Lorsque cette preuve aura été rapportée le consommateur aura le choix entre :

-  La réparation et le remplacement du bien, toutefois le vendeur pourra s’y opposer si cela entraine un coût manifestement disproportionné par rapport à l’autre option compte tenu de la valeur du bien ou de l’importance du défaut. Il sera alors tenu de procéder sauf impossibilité, selon la modalité non choisie par l’acheteur (Art L 211-9)

-  Si ces deux options sont impossibles ou si elles ne peuvent pas être mises en œuvre dans le mois suivant la réclamation de l’acheteur (pas de chiot disponible pour le remplacement), l’acheteur pourra rendre le bien et se faire restituer le prix ou garder le bien et se faire rendre une partie du prix (Art. L 211-10.)

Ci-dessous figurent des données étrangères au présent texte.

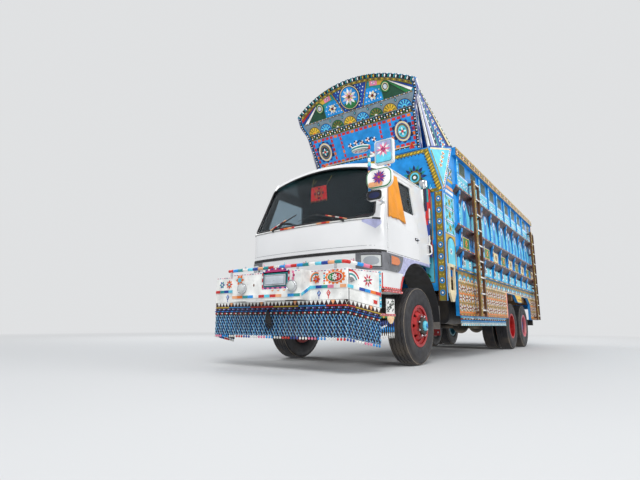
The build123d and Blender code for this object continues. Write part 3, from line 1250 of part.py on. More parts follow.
# Tail step: a shallow painted box across the back
STEP_FRONT = BODY_REAR + REAR_POST_DEPTH + 2 * RUNNING_GAP
TAIL_STEP_Z = 1090
TAIL_STEP_HEIGHT = 170
with BuildPart() as tail_step:
    with Locations((0, at((STEP_FRONT + REAR_REACH) / 2), TAIL_STEP_Z)):
        Box(2 * (BODY_HALF - 50), REAR_REACH - STEP_FRONT, TAIL_STEP_HEIGHT)
keep("tail_step", tail_step.part)

os.makedirs("parts", exist_ok=True)
for name, part in pieces.items():
    export_step(part, f"parts/{name}.step")
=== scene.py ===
import math
import random

import bmesh
import bpy
from mathutils import Matrix, Vector


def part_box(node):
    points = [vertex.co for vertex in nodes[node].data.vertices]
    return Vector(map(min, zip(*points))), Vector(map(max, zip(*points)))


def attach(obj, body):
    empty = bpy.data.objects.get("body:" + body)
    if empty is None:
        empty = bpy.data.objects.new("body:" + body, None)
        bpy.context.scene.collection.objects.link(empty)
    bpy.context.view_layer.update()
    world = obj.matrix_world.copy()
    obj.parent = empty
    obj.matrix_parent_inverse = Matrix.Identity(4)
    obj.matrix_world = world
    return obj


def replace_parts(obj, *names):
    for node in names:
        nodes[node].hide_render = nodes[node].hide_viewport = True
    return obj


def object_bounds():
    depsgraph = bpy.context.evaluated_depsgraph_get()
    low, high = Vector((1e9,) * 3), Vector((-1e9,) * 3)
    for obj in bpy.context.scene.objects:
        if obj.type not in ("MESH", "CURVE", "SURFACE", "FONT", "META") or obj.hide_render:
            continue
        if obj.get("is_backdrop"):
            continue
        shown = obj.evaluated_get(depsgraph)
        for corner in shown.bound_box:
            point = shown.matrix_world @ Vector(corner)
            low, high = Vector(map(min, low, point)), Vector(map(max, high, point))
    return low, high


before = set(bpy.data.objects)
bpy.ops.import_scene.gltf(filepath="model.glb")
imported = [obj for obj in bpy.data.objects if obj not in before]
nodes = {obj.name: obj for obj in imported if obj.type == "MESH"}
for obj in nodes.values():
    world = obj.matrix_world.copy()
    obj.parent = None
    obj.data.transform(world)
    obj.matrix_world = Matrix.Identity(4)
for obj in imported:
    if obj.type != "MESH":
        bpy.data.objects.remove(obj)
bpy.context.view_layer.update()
random.seed(7)

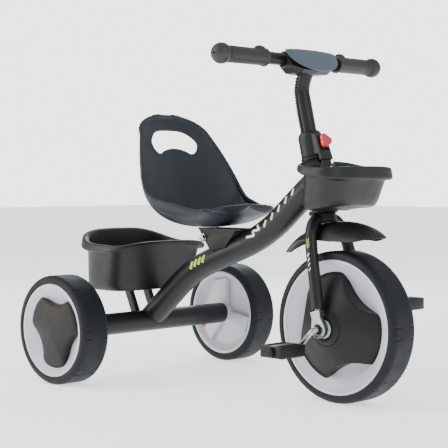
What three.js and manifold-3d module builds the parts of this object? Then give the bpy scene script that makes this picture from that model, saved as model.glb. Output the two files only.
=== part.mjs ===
// Children's tricycle with a bucket seat, two baskets and direct-drive pedals.
// Millimetres. +X forward, +Y the rider's left, +Z up, the ground at Z = 0.
import * as THREE from 'three';
import { mergeVertices } from 'three/addons/utils/BufferGeometryUtils.js';
import Module from 'manifold-3d';

const wasm = await Module();
wasm.setup();

const DEG = Math.PI / 180;
const SIDES = [['right', -1], ['left', 1]];

// ---- Driving dimensions ----
const GAP = 0.3; // between pieces that touch
const WHEELBASE = 477;
const RAKE = 13.7; // degrees that the steering axis leans back

const FRONT_TYRE_R = 125;
const FRONT_TYRE_W = 58;
const FRONT_RIM_R = FRONT_TYRE_R - 14;
const REAR_TYRE_R = 97.5;
const REAR_TYRE_W = 57.5;
const REAR_RIM_R = REAR_TYRE_R - 14.5;
const REAR_TRACK = 426.5; // between the middles of the rear wheels
const TREAD_EDGE_R = 9; // rounding of the tread's shoulders
const RIM_WALL = 5;

const MAIN_TUBE_R = 22.5;
const AXLE_TUBE_R = 20;
const TUBE_WALL = 1.6;
const STEERER_R = 15;
const STEERER_BORE_R = STEERER_R - 1.9;
const HEAD_TUBE_BORE_R = STEERER_R + 2;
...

Le choix reste celui de l’acheteur et ne peut lui être imposé par l’éleveur qui aura tout intérêt, si son nouveau maître veut le garder, à accepter de négocier un remboursement partiel, dont le montant variera selon l’importance du défaut invoqué (un défaut mineur, ne pouvant de toute façon pas donner lieu à résolution de la vente).

Quel intérêt aurait un éleveur à reprendre un animal atteint d’une pathologie, qu’il va devoir faire opérer, pour lequel il devra engager des frais et ne pourra plus le faire se reproduire ?

Pour son nouveau maitre qui s’y est la plupart du temps attaché, il sera sans doute difficile aussi de concevoir de l’abandonner à un avenir incertain.
A moins qu’il ne soit de mauvaise foi (qu’il y ait dol selon l’art L. 213-1 du Code rural qui renvoi au code de la consommation), en ayant délibérément vendu un animal qu’il savait atteint d’un défaut de conformité, l’éleveur n’est pas redevable de dommages et intérêts et ne devrait pas être condamné à des frais supplémentaires, que le propriétaire de l’animal aurait engagé de sa propre initiative (ex : des frais de vétérinaires, traitements….).

Faute d’accord amiable, le nouveau propriétaire de l’animal pourra choisir de saisir outre l’une des juridictions territorialement compétentes en vertu du CPC, la juridiction du lieu où il demeurait au moment de la conclusion du contrat ou de la survenance du fait dommageable (art L141-5 Code de la consommation), soit donc la plupart du temps le tribunal de son domicile, ce qui devrait constituer une raison supplémentaire pour un éleveur d’accepter de négocier une réduction de prix.